There were many other things that bothered me - the whole Zion thing -but I think I'll follow dbutler's path and just try to pretend the other films never existed.


vancouver mark said...

I've heard both Christians and Muslims say that the original Matrix really spoke to them, in that once a believer awakens to the Word they can see the nefarious forces working through our society and culture, and it all never looks quite the same again.

Sharper13x said...

Almost in complete agreement, but for me, the downward spiral was so severe that I still haven't even seen the third one.

I missed the first film in theaters because of my own stupid bias against the old sic-fi plot where everything takes place inside a computer. I don't like it because it removes all the drama. The hero is inevitably superman, so what difference does the plot make?

When I finally saw that movie on DVD, I was blown away and really mad at myself for skipping it in theaters. They did what I thought they couldn't do, which is make that tired old premise really interesting.

However, every negative thing that I thought would be in the first film, showed up in the second. They had simply postponed the inevitable by treating the entire first movie as the first act of a trilogy. Once the cat was out of the bag, it all got pointless really quickly.

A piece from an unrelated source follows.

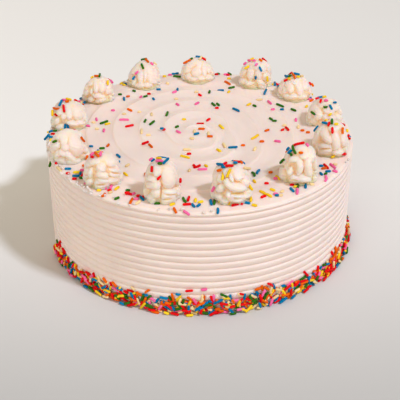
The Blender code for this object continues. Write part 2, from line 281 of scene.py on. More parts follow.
# Sprinkles on the swirls: across, down, heading and length
SEEN_ON_SWIRLS = {
    "red": (
        (225.5, 164, 30, 5), (229.5, 166.5, 0, 9), (236.5, 162.5, -5, 7), (299.5, 144, -30, 10),
        (329, 124.5, 70, 5), (332.5, 130.5, 90, 7), (343.5, 154, 0, 3), (321, 101.5, 70, 4),
        (317.5, 98.5, 0, 4.5), (152, 169.5, 90, 7), (158.5, 178, 45, 7), (179.5, 180.5, 90, 5.5),
        (92.5, 157.5, 0, 3), (64.5, 108.5, 90, 8), (56.5, 114.5, -45, 4), (116.5, 86, -45, 4),
        (203.5, 56.5, -30, 5), (286, 80.5, 25, 4.5), (309.5, 83, 0, 4),
    ),
    "orange": (
        (240.5, 162, 90, 3), (219.5, 170.5, 15, 5), (296, 145.5, 5, 7), (301, 153, 0, 5),
        (327.5, 120, 5, 7), (342.5, 131, 88, 7), (86.5, 157.5, 90, 7), (97, 155, -45, 7),
        (82, 139.5, -40, 7), (67, 102, 0, 3), (57, 108.5, 0, 5), (97, 76.5, 0, 5), (114.5, 83, 80, 4),
        (147, 61, -45, 5), (187.5, 62, 35, 9), (260.5, 60.5, -35, 4.5), (293.5, 76.5, -60, 6),
        (310.5, 85.5, -40, 3),
    ),
    "yellow": (
        (223.5, 176.5, -80, 11), (229, 173.5, 62, 10), (249, 186, -62, 11), (336, 124.5, 0, 3),
        (346.5, 131, 45, 3), (348, 151, -45, 7), (333, 156.5, 30, 4), (330, 114, 40, 4),
        (324.5, 97.5, 60, 4), (159, 159, 0, 5), (61.5, 129.5, 90, 4), (68.5, 99, -60, 7),
        (53, 113, 90, 7), (92.5, 77, 90, 3), (107.5, 83, 90, 5), (251.5, 60, 75, 7), (247, 67.5, 30, 6),
        (267, 78.5, 90, 5.5), (298, 77, 0, 2.5), (289.5, 79, 0, 4),
    ),
    "cream": (
        (246.5, 168.5, -12, 7), (352, 136.5, 0, 3), (346, 159, 0, 3), (200.5, 54.5, 45, 3),
        (301.5, 76.5, 0, 3),
    ),
    "green": (
        (235, 163.5, 0, 3), (294.5, 150, -70, 10), (292, 155, 90, 6), (283, 161.5, 45, 6),
        (332, 122, 88, 5), (325.5, 107, 0, 5), (313.5, 113.5, -35, 5), (160, 164, 0, 3),
        (99.5, 74.5, 70, 3), (142.5, 66.5, -70, 6), (191.5, 59.5, 30, 3), (290, 76.5, 30, 3),
        (55, 142, 25, 5),
    ),
    "blue": (
        (220.5, 165, 0, 7), (223.5, 167.5, 0, 4), (234.5, 164.5, 0, 3), (288.5, 147.5, 70, 4),
        (290, 152, 45, 6), (325, 123.5, 0, 5), (330.5, 107.5, -60, 6), (334.5, 103, 0, 3),
        (153.5, 161, 0, 4), (165.5, 161.5, 45, 8), (64.5, 127, 90, 7), (67.5, 127.5, 88, 8),
        (61, 103.5, 65, 7), (134, 78.5, 70, 5), (198, 57, 0, 6), (260, 69.5, -72, 6), (256, 77.5, 90, 3),
        (287, 75.5, 0, 3), (296.5, 74.5, -10, 7),
    ),
    "pink": (
        (213.5, 189, 68, 6), (307, 145.5, -45, 4), (326, 101, 0, 4), (152.5, 158.5, 0, 3),
        (159.5, 161.5, 0, 8), (183.5, 183, 0, 2), (93.5, 156, 40, 4), (101, 154.5, 85, 4),
        (64, 100.5, 0, 4), (111, 80, 0, 5), (151.5, 64, -40, 3), (136.5, 72.5, 35, 5),
        (245.5, 62.5, 35, 4), (249.5, 60.5, 0, 3), (254, 61, 0, 3), (256.5, 65, 45, 3.5),
    ),
}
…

About halfway into number 2, we watch a 15 minute fight scene where Neo must contend with hundreds of copies of Agent Smith. 2 seconds in to the fight, you have to ask Neo, "why are you fooling around with these guys and acting like you are in any jeopardy at all? You are Superman! Just end it."

And sure enough... one eternity of tensionless fighting later, Neo suddenly remembers that he can do anything and blasts them all at once. No point to it at all.

By the end of number 2, then, nothing the characters did "mattered" anymore. All the drama was gone.

But man, that first movie was really brilliant. I've seen that one maybe ten times now. Once for the second, and 0 for the third.